Days 1-28: Completion period. The standard auction completion window is 28 days. You arrange the balance of payment — almost always cash for garages, since mortgage products typically do not fit garage purchases — and your solicitor coordinates with the seller solicitor on the title transfer.

Day 28+: Late completion penalties. If you do not complete on time, the contract specifies penalty interest (typically 4-5% above base rate, so 8-9% in 2026) charged on the outstanding balance per day. Plus the seller costs of chasing. Plus, in serious cases, forfeiture of the deposit and re-sale of the property.

The single biggest financial mistake new auction buyers make is committing to a bid without confirmed cash availability. A 28-day completion is short. Cleared funds in the right account at the right time is non-negotiable.

The hidden timeline costs

Three timeline-driven costs most new buyers do not model:

Insurance from contract date. The standard auction conditions transfer insurance risk to the buyer from the moment the contract is signed — i.e. from the auction. If the garage burns down on day 14 of the 28-day completion period, that is your loss, not the seller. Insurance must be in place before you bid; reactively buying insurance the day after you win is too late.

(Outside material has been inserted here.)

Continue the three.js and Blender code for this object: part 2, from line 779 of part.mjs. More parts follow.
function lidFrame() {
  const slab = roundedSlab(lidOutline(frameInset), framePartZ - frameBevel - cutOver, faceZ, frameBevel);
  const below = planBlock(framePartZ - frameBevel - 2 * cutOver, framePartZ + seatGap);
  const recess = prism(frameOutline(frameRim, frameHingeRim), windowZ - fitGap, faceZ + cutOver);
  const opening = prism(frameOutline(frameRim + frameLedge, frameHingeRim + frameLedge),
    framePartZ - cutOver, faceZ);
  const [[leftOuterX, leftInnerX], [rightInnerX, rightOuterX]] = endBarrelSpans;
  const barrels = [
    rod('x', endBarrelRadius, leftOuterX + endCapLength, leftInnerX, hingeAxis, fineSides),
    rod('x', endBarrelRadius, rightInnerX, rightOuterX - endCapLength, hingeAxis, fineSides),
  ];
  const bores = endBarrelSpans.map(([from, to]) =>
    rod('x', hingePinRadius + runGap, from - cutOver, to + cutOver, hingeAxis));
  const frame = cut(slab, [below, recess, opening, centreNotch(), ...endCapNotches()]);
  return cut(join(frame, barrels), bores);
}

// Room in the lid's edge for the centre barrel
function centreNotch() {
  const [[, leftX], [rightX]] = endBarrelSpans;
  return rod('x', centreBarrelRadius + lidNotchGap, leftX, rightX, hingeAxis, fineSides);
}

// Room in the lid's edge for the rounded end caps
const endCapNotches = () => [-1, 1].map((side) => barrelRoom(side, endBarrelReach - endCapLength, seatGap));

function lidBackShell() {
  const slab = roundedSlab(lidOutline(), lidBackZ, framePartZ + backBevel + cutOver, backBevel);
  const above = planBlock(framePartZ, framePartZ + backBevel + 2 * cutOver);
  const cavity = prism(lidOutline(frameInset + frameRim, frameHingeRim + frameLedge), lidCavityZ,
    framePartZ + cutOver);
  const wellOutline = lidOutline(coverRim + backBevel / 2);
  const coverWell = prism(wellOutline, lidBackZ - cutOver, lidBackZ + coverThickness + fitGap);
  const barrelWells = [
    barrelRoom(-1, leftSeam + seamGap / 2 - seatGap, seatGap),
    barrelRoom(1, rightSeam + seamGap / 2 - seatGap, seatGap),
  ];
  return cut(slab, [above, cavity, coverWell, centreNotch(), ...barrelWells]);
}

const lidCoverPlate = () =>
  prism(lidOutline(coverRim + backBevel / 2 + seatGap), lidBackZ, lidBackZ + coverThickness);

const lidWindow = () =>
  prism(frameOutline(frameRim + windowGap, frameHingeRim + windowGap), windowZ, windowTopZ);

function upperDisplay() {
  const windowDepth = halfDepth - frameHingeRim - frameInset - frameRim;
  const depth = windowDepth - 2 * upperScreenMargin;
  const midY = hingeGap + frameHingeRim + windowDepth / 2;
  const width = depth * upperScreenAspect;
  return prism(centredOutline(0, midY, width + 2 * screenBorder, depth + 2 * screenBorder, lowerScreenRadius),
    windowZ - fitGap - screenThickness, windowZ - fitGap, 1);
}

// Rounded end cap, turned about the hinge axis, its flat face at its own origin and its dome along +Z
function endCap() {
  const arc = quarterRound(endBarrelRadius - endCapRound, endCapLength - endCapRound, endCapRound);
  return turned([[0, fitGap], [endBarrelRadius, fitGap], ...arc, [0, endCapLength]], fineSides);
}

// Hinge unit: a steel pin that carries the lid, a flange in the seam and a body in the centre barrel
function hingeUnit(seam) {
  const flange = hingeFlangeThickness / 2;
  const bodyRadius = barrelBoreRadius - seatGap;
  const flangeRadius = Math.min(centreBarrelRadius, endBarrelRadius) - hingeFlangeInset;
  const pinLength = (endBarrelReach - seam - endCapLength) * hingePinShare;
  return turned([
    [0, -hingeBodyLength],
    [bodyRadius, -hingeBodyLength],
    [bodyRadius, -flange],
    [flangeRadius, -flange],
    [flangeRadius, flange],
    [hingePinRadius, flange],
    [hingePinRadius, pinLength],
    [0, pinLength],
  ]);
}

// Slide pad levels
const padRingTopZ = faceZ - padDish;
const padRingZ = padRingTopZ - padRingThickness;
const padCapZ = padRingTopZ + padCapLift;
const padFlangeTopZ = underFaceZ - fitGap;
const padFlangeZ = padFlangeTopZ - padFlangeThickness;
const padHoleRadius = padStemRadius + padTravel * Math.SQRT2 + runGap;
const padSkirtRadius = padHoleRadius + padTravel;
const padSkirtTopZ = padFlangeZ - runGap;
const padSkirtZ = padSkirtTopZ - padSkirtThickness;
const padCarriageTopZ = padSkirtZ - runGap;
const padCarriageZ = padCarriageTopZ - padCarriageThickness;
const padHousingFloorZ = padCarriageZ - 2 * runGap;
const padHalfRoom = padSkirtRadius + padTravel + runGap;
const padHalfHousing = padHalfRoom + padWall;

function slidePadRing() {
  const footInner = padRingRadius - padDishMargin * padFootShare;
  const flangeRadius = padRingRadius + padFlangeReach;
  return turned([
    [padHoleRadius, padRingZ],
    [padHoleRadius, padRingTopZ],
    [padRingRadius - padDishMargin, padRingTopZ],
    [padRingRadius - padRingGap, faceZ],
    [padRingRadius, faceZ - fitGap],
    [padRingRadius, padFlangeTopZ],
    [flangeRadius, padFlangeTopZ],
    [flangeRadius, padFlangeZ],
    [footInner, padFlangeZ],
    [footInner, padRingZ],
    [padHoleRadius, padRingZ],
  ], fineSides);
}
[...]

Council tax and ground rent during the completion gap. If the seller has been paying council tax or ground rent on the property, the convention is that the buyer reimburses these from the contract date forward. Small numbers individually — a few pounds per day — but they appear on the completion statement and need to be priced in.

Late completion penalties. As above, 8-9% per day on the outstanding balance. A 5-day late completion on a £18,500 balance is £20-25/day of penalty interest plus the seller chasing costs.

The contractual risks

Bidding is irrevocable. The fall of the gavel is the contract.

This means:

  • No cooling-off period. Once you have bought, you have bought. The 14-day distance-selling cooling-off period that applies to most consumer purchases does not apply to auction transactions.
  • No subject-to-survey or subject-to-finance clauses. Whatever you did not check before bidding is your problem.
  • Defects you didn't notice are yours. "Sold as seen" applies. The legal pack, the inspection, and the catalogue are your due diligence — there is no recourse afterwards for things you missed.
  • Withdrawal forfeits the deposit. If you change your mind on day 5 of the completion period, you lose the deposit. If you walk away entirely, you lose the deposit and may face a claim for the difference if the property re-sells at less.

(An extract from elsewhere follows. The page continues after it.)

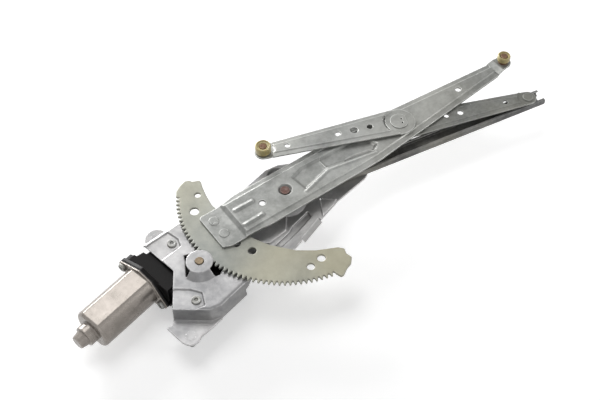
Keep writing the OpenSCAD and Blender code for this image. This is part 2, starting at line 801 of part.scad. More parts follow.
module pinion()
    color([0.78, 0.66, 0.42]) in_gear_frame() {
        rod([0, 0], shaft_d / 2, box_floor - 1, hood_z + plate_t + 1);
        rod([0, 0], 6, box_top + end_gap, sector_z - 0.5);
        slab(sector_z - 0.8, pad_z + 0.6) rotate(pinion_dir + 180) pinion_outline();
    }

module pinion_outline() {
    radii = flank_radii(pinion_r - gear_module * (1.25 - pinion_shift), pinion_tip_r, 8);
    polygon(flat_list([for (i = [0:pinion_teeth - 1]) let(a = 360 * i / pinion_teeth)
        concat(rise(a, pinion_teeth, gear_module, pinion_shift, gear_backlash / 2, radii),
               fall(a, pinion_teeth, gear_module, pinion_shift, gear_backlash / 2, radii))]));
}

// Sector gear and lift arm, drawn with X along the lift arm

// Inner side of the sector from its left horn round to its right one, as radius and direction
inner_side = [[105.2, 270.7], [100.2, 273.4], [93.7, 272.6], [88.4, 274.1], [83.2, 271.4],
              [75.5, 257.1], [70.1, 243], [64.3, 220.9], [62.5, 205], [62, 190], [63.5, 172],
              [73.1, 155.6], [78.2, 145.4], [82.8, 138], [85.5, 133.8], [88.3, 133], [94.2, 134.6],
              [98, 134], [102.2, 135.1], [105.5, 138.5]];
sector_holes = [[86.6, 145.2, 3], [91.3, 157.9, 4.5], [85.8, 257.9, 4], [91.5, 249.7, 3.75],
                [76.4, 196.8, 4], [76, 210.1, 4]];
sector_rivet_places = [[77.6, 171.8], [77.1, 185.1]];
stop_r = 112.5;

module sector_outline() {
    radii = flank_radii(sector_root_r, sector_tip_r, 4);
    slack = gear_backlash / 2;
    first = mesh_dir - tooth_pitch * (teeth_before + 0.5);
    last = mesh_dir + tooth_pitch * (teeth_after - 0.5);
    difference() {
        polygon(concat(
            [polar(sector_tip_r, first - 3.3)],
            fall(first, sector_circle_teeth, gear_module, -pinion_shift, slack, radii),
            flat_list([for (i = [-teeth_before:teeth_after - 2]) let(a = mesh_dir + tooth_pitch * (i + 0.5))
                concat(rise(a, sector_circle_teeth, gear_module, -pinion_shift, slack, radii),
                       fall(a, sector_circle_teeth, gear_module, -pinion_shift, slack, radii))]),
            rise(last, sector_circle_teeth, gear_module, -pinion_shift, slack, radii),
            [polar(stop_r, last + 0.9), polar(stop_r, last + 2.4), polar(107.5, last + 6)],
            [for (p = inner_side) polar(p[0], p[1])]));
        for (h = sector_holes) translate(polar(h[0], h[1])) circle(h[2]);
        for (p = sector_rivet_places) translate(polar(p[0], p[1])) circle(rivet_r);
    }
}

module sector_gear()
    color([0.72, 0.7, 0.6]) in_lift_frame() slab(sector_z, pad_z) sector_outline();

pad_end = -87;
pad_step_x = -63;
taper_x = 100;
arm_tip_r = 8.5;
tip_step_x = 2 * half_arm - 14;
edge_band = 6.5;
// Pressed recess between the main pivot and the cross pivot, in three parts
recess_near = [[16, -13], [50, -4], [52, 13], [28, 14], [13, 9]];
recess_far = [[48, -3.6], [103, -14.5], [112, -8], [104, 12], [73, 13], [46, 13]];
recess_deep = [[68, -8], [101, -14.3], [103.5, -9], [99, -5.5], [81, -1.5], [68, -1.5]];

module lift_outline() {
    tip = 2 * half_arm;
    lean = acos((arm_half_w - arm_tip_r) / (tip - taper_x));
    polygon(concat(
        [[pad_end, -20], [pad_end + 9, -23.5], [-60, -23.5], [-44, -24], [-36, -arm_half_w]],
        arc([taper_x, 0], arm_half_w, -90, -lean, 2), arc([tip, 0], arm_tip_r, -lean, lean, 20),
        arc([taper_x, 0], arm_half_w, lean, 90, 2), [[-44, arm_half_w], [-60, 23]],
        arc([pad_end + 3, 20], 3, 90, 180, 4)));
}

module lift_press() {
    tip = 2 * half_arm;
    lean = acos((arm_half_w - arm_tip_r) / (tip - taper_x));
    along = [sin(lean), cos(lean)];
    level_cut(pad_end - 20, pad_step_x, pad_z + arm_t, 8, arm_tip_top - pad_z - arm_t);
    level_cut(pad_step_x - 1, tip_step_x, arm_floor_top, 6, arm_t);
    band_cut([pad_step_x, -arm_half_w], [taper_x + 12, -arm_half_w], edge_band, crown, arm_floor_top);
    band_cut([taper_x + 12, arm_half_w], [pad_step_x, arm_half_w], edge_band, crown, arm_floor_top);
    band_cut([taper_x, 0] + polar(arm_half_w, -lean) - 9 * along,
             [tip, 0] + polar(arm_tip_r, -lean) - 15 * along, edge_band, crown, arm_floor_top);
    band_cut([tip, 0] + polar(arm_tip_r, lean) - 15 * [along[0], -along[1]],
             [taper_x, 0] + polar(arm_half_w, lean) - 9 * [along[0], -along[1]],
             edge_band, crown, arm_floor_top);
    cone([0, 0], dimple_r, dimple_r + 1.8, arm_floor_top - dimple, arm_floor_top + 0.3);
    recess(recess_near, 3, 2, arm_floor_top);
    recess(recess_far, 3, 2, arm_floor_top);
    recess(recess_deep, 4, 3.2, arm_floor_top);
}

module arm_beads(drop) {
    bead([-54, 7.5], [-34.5, 7], 2.6, arm_floor_top - drop, 1.6);
    bead([-55.5, -12.5], [-35.5, -12.2], 2.6, arm_floor_top - drop, 1.6);
}

module lift_arm()
    color("silver") in_lift_frame() difference() {
        union() {
            pressed(arm_t, arm_tip_top) {
                lift_outline();
                lift_press();
            }
            arm_beads(0);
        }
        arm_beads(arm_t);
        rod([0, 0], post_d / 2 + pin_gap, 0, reach);
        rod([half_arm, 0], 7 + pin_gap, 0, reach);
        rod([2 * half_arm, 0], stud_d / 2, 0, reach);
        rod([-27.5, -0.4], 3.25, 0, reach);
        rod([226, 0], 3, 0, reach);
        for (p = sector_rivet_places) rod(polar(p[0], p[1]), rivet_r, 0, reach);
    }

module sector_rivets()
    color("gray") in_lift_frame() for (p = sector_rivet_places) {
        rod(polar(p[0], p[1]), rivet_r, sector_z, pad_z + arm_t);
        cone(polar(p[0], p[1]), 5.5, 4.6, pad_z + arm_t, pad_z + arm_t + 0.9);
    }

// Stud through a sheet from z0 to z1 that carries a roller from low to high, with its head sunk in it
module glass_stud(z0, z1, low, high) {
    rod([0, 0], 5.5, z0 - 1.3, z0);
    rod([0, 0], stud_d / 2, z0 - 1, high - 1);
    rod([0, 0], 5.5, z1, low - end_gap);
    cone([0, 0], stud_d / 2 + 0.7, stud_d / 2 + 0.3, high - head_sink + end_gap, high - 1);
}

module glass_roller(d, low, high)
    difference() {
        union() {
            rod([0, 0], d / 2, low + 1, high - 1);
            cone([0, 0], d / 2 - 1, d / 2, low, low + 1);
            cone([0, 0], d / 2, d / 2 - 1, high - 1, high);
        }
        rod([0, 0], stud_d / 2 + pin_gap, 0, reach);
        rod([0, 0], stud_d / 2 + 1.1, high - head_sink, reach);
    }

module lift_stud()
    color("darkgray") in_lift_frame() translate([2 * half_arm, 0, 0])
        glass_stud(arm_tip_top - arm_t, arm_tip_top, lift_roller_z, lift_roller_z + lift_roller_h);

module lift_roller()
    color([0.8, 0.72, 0.5]) in_lift_frame() translate([2 * half_arm, 0, 0])
        glass_roller(lift_roller_d, lift_roller_z, lift_roller_z + lift_roller_h);

// Balance arm, drawn with X from the cross pivot to the rail

balance_tip_r = 9;
front_holes = [[-120, 2.5], [-66, 3], [-49, 4], [-32, 3]];
rear_holes = [[53, 2.5], [68.5, 3], [119.5, 2.5]];
spigot_r = 5;
shoulder_r = 7;

module balance_outline() round_bar(balance_half_w, balance_tip_r, half_arm);

module balance_bands(inset, drop, top) {
    lean = acos((balance_half_w - balance_tip_r) / half_arm);
    low = [sin(lean), cos(lean)];
    high = [sin(lean), -cos(lean)];
    band_cut(polar(balance_half_w, -lean) - 6 * low, [half_arm, 0] + polar(balance_tip_r, -lean)
             - 8 * low, inset, drop, top);
    band_cut([half_arm, 0] + polar(balance_tip_r, lean) - 8 * high,
             polar(balance_half_w, lean) - 6 * high, inset, drop, top);
}

module front_press() {
    pad_top = front_pad_z + balance_t;
    end_top = front_edge_z + balance_t;
    top = end_top + front_crown;
    cone([0, 0], 14.5, 18.5, pad_top, top + 0.5);
    slab(pad_top, top + 2) polygon([[4, -30], [-30, -30], [-30, 30], [4, 30]]);
    cone([half_arm, 0], balance_tip_r + 1.5, balance_tip_r + 4, end_top, top + 0.5);
    balance_bands(5, front_crown, top);
}

module front_arm()
    color("silver") in_balance_frame() difference() {
        rotate([0, 0, 180]) pressed(balance_t, front_edge_z + balance_t + front_crown) {
            balance_outline();
            front_press();
        }
        rod([0, 0], spigot_r, 0, reach);
        rod([-half_arm, 0], stud_d / 2, 0, reach);
        for (h = front_holes) rod([h[0], 0], h[1], 0, reach);
    }

module rear_press() {
    cone([half_arm, 0], balance_tip_r + 1.5, balance_tip_r + 3.5, rear_edge_z + balance_t, rear_top + 0.5);
    balance_bands(5, rear_crown, rear_top);
}

module rear_arm()
    color("silver") in_balance_frame() difference() {
        pressed(balance_t, rear_top) {
            balance_outline();
            rear_press();
        }
        rod([0, 0], spigot_r, 0, reach);
        rod([half_arm, 0], rail_pin_d / 2, 0, reach);
        for (h = rear_holes) rod([h[0], 0], h[1], 0, reach);
    }

module cross_pivot()
    color("darkgray") in_balance_frame() {
        rod([0, 0], 8, rear_top - balance_t - 1.5, rear_top - balance_t);
        rod([0, 0], spigot_r, rear_top - balance_t - 1, front_pad_z + balance_t + 1);
        rod([0, 0], shoulder_r, rear_top, front_pad_z);
        difference() {
            rod([0, 0], 9.5, front_pad_z + balance_t, front_pad_z + balance_t + 1.2);
            block(7.6, 20, -20, 20, front_pad_z + balance_t - 1, reach);
            for (s = [-1, 1]) rod([3, 2.5 * s], 0.75, front_pad_z + balance_t + 0.6, reach);
        }
    }

module cross_washers()
    color("gray") in_balance_frame() difference() {
        union() {
            rod([0, 0], 11, rear_top, arm_floor_top - arm_t - end_gap);
            rod([0, 0], 13, arm_floor_top + end_gap, front_pad_z);
        }
        rod([0, 0], shoulder_r, 0, reach);
    }

module front_stud()
    color("darkgray") in_balance_frame() translate([-half_arm, 0, 0])
        glass_stud(front_edge_z, front_edge_z + balance_t, roller_z, roller_z + roller_h);

module front_roller()
    color([0.8, 0.72, 0.5]) in_balance_frame() translate([-half_arm, 0, 0])
        glass_roller(roller_d, roller_z, roller_z + roller_h);

module rail_stud()
    color("darkgray") in_balance_frame() translate([half_arm, 0, 0]) {
        rod([0, 0], 4.2, rail_roller_z + eps, rail_roller_z + 0.9);
        rod([0, 0], rail_pin_d / 2, rail_roller_z + eps, rear_edge_z + balance_t + 0.5);
        cone([0, 0], 6, 5.2, rear_edge_z + balance_t, rear_edge_z + balance_t + 1.5);
        rod([0, 0], 4.6, rail_roller_top + end_gap, rear_edge_z);
    }

module rail_roller()
    color([0.85, 0.84, 0.8]) in_balance_frame() translate([half_arm, 0, 0]) difference() {
        union() {
            rod([0, 0], rail_roller_d / 2, rail_roller_z + 0.5, rail_roller_top - 0.5);
            cone([0, 0], rail_roller_d / 2 - 0.5, rail_roller_d / 2, rail_roller_z, rail_roller_z + 0.5);
            cone([0, 0], rail_roller_d / 2, rail_roller_d / 2 - 0.5, rail_roller_top - 0.5, rail_roller_top);
        }
        rod([0, 0], rail_pin_d / 2 + pin_gap, 0, reach);
        rod([0, 0], 4.6, 0, rail_roller_z + 1);
    }

base_plate();
panel_studs();
pivot_post();
pivot_washer();
guide_rail();
rail_rivets();
gearbox_housing();
gearbox_cover();
cover_screws();
gearbox_screws();
motor_can();
motor_gasket();
motor_screws();
magnets();
rear_bearing();
front_bearing();
brush_holder();
brushes();
connector_pins();
armature_shaft();
armature_core();
armature_windings();
commutator();
worm_wheel();
pinion();
sector_gear();
lift_arm();
sector_rivets();
lift_stud();
lift_roller();
front_arm();
rear_arm();
cross_pivot();
cross_washers();
front_stud();
front_roller();
rail_stud();
rail_roller();
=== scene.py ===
"""A cross-arm window regulator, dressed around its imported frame.

The frame holds the exact solids. Each piece in view is shown by a copy of its solid with rounded bends
and edges, and a few of the copies get a groove, a bore, a slot or a recess that the solid lacks. Every
surface has its own finish. Places are in the frame's axes, in metres in the scene and in millimetres
in the named sizes of the pieces.
"""

import json
import logging
import math
from collections.abc import Callable, Sequence
from dataclasses import dataclass, field
from enum import Enum

import bmesh
import bpy
from mathutils import Matrix, Vector

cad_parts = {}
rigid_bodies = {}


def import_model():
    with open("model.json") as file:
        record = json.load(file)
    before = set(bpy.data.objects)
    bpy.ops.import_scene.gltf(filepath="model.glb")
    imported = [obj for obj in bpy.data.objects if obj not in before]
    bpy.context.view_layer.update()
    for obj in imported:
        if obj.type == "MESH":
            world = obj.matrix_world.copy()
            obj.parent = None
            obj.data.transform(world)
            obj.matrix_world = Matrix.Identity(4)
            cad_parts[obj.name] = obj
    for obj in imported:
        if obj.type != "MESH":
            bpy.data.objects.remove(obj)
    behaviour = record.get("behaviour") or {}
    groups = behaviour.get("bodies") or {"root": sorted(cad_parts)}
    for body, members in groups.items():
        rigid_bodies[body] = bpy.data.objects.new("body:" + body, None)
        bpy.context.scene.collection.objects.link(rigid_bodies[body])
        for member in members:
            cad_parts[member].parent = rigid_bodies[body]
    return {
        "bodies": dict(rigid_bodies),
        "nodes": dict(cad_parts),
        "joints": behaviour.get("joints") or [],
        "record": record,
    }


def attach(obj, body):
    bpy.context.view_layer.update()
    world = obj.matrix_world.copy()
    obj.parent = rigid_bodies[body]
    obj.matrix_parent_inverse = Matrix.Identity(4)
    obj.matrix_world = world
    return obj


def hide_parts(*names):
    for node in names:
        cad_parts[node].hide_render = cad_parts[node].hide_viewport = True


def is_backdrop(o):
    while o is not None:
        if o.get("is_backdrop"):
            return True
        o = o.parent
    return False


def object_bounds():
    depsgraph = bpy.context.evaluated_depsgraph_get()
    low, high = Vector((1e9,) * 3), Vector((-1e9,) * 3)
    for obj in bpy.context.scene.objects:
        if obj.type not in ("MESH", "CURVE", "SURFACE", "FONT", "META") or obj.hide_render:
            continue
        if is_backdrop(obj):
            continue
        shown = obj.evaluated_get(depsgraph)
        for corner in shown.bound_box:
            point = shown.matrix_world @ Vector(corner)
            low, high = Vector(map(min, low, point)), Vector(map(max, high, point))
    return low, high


LOG = logging.getLogger("regulator")
MM = 0.001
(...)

This is why the discipline of writing down your maximum bid before the auction matters so much. Once you are in the room, the friction to commit beyond your number is gone.

How to avoid surprises

Three rules of thumb that prevent the worst of the surprises:

Run the Total Acquisition Cost calculator on every shortlisted lot. Not the hammer price you would accept — the all-in cost including fees, special conditions, SDLT, and your own legal. The number that comes out of that calculator is the number you actually need to fund.

Read the special conditions of sale before the auction, not after. Particularly the clauses about who pays for what, the completion period, and any non-standard buyer obligations. The fees in the special conditions can blow up your acquisition cost by £2,000+ if you do not see them coming.

Have insurance and finance arranged before you bid. Insurance quote in hand, cleared funds in the right account, solicitor on standby. The pre-auction setup is what separates buyers who close cleanly from buyers who pay late-completion penalties because they thought they had more time.

The auction process is fast, sharp, and unforgiving of poor preparation. The good news is the preparation is a one-time setup cost — once you have bought your first garage cleanly, the second is much easier. The first one is the one that goes wrong.

This article is general guidance for first-time auction buyers. Specific deals carry specific costs and a property solicitor should review the auction pack before you bid.